— Begin DATA EXTRACT —

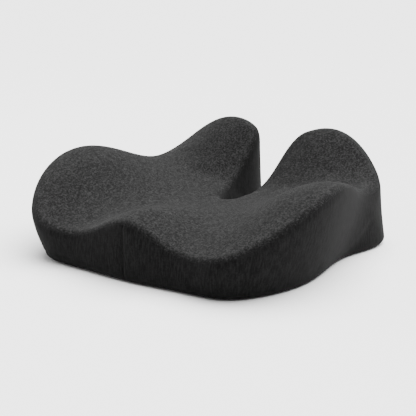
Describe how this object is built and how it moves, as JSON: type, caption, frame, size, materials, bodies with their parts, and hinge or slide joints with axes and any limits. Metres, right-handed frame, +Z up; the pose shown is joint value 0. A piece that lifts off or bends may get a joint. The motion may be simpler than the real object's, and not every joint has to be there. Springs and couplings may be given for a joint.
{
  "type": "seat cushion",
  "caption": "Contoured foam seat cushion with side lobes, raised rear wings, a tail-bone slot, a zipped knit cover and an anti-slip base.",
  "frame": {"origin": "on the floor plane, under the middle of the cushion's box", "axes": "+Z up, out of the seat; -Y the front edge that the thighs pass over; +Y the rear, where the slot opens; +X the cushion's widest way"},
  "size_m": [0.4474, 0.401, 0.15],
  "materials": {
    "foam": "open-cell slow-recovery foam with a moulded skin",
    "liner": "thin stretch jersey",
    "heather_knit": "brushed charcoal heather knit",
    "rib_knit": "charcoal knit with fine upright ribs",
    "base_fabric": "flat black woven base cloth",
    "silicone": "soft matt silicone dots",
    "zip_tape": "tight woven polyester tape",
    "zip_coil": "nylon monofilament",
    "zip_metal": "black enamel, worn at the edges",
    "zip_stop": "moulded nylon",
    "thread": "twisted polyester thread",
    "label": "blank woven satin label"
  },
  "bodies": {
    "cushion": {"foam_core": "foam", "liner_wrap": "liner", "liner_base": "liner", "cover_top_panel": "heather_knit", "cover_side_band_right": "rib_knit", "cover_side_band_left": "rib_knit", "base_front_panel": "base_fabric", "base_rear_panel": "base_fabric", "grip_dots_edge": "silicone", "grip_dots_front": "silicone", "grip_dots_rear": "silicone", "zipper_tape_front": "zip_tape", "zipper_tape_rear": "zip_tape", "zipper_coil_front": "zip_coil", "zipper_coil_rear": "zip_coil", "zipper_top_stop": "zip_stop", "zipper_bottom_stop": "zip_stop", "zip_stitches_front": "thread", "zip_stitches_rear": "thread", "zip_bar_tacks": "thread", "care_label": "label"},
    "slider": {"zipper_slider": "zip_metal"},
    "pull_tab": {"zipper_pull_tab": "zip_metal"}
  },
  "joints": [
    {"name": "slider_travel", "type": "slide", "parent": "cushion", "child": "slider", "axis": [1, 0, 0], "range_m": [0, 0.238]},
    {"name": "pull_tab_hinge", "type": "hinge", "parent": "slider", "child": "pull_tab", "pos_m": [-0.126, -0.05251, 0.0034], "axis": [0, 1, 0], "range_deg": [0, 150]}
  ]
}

— End DATA EXTRACT —

EXERCISE DIRECTIONS: Repeat the lines above exactly.

SOLVED PROBLEM:
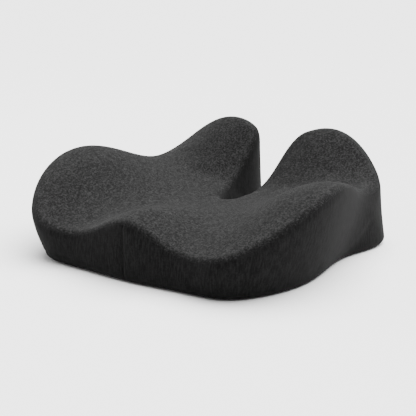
Describe how this object is built and how it moves, as JSON: type, caption, frame, size, materials, bodies with their parts, and hinge or slide joints with axes and any limits. Metres, right-handed frame, +Z up; the pose shown is joint value 0. A piece that lifts off or bends may get a joint. The motion may be simpler than the real object's, and not every joint has to be there. Springs and couplings may be given for a joint.
{
  "type": "seat cushion",
  "caption": "Contoured foam seat cushion with side lobes, raised rear wings, a tail-bone slot, a zipped knit cover and an anti-slip base.",
  "frame": {"origin": "on the floor plane, under the middle of the cushion's box", "axes": "+Z up, out of the seat; -Y the front edge that the thighs pass over; +Y the rear, where the slot opens; +X the cushion's widest way"},
  "size_m": [0.4474, 0.401, 0.15],
  "materials": {
    "foam": "open-cell slow-recovery foam with a moulded skin",
    "liner": "thin stretch jersey",
    "heather_knit": "brushed charcoal heather knit",
    "rib_knit": "charcoal knit with fine upright ribs",
    "base_fabric": "flat black woven base cloth",
    "silicone": "soft matt silicone dots",
    "zip_tape": "tight woven polyester tape",
    "zip_coil": "nylon monofilament",
    "zip_metal": "black enamel, worn at the edges",
    "zip_stop": "moulded nylon",
    "thread": "twisted polyester thread",
    "label": "blank woven satin label"
  },
  "bodies": {
    "cushion": {"foam_core": "foam", "liner_wrap": "liner", "liner_base": "liner", "cover_top_panel": "heather_knit", "cover_side_band_right": "rib_knit", "cover_side_band_left": "rib_knit", "base_front_panel": "base_fabric", "base_rear_panel": "base_fabric", "grip_dots_edge": "silicone", "grip_dots_front": "silicone", "grip_dots_rear": "silicone", "zipper_tape_front": "zip_tape", "zipper_tape_rear": "zip_tape", "zipper_coil_front": "zip_coil", "zipper_coil_rear": "zip_coil", "zipper_top_stop": "zip_stop", "zipper_bottom_stop": "zip_stop", "zip_stitches_front": "thread", "zip_stitches_rear": "thread", "zip_bar_tacks": "thread", "care_label": "label"},
    "slider": {"zipper_slider": "zip_metal"},
    "pull_tab": {"zipper_pull_tab": "zip_metal"}
  },
  "joints": [
    {"name": "slider_travel", "type": "slide", "parent": "cushion", "child": "slider", "axis": [1, 0, 0], "range_m": [0, 0.238]},
    {"name": "pull_tab_hinge", "type": "hinge", "parent": "slider", "child": "pull_tab", "pos_m": [-0.126, -0.05251, 0.0034], "axis": [0, 1, 0], "range_deg": [0, 150]}
  ]
}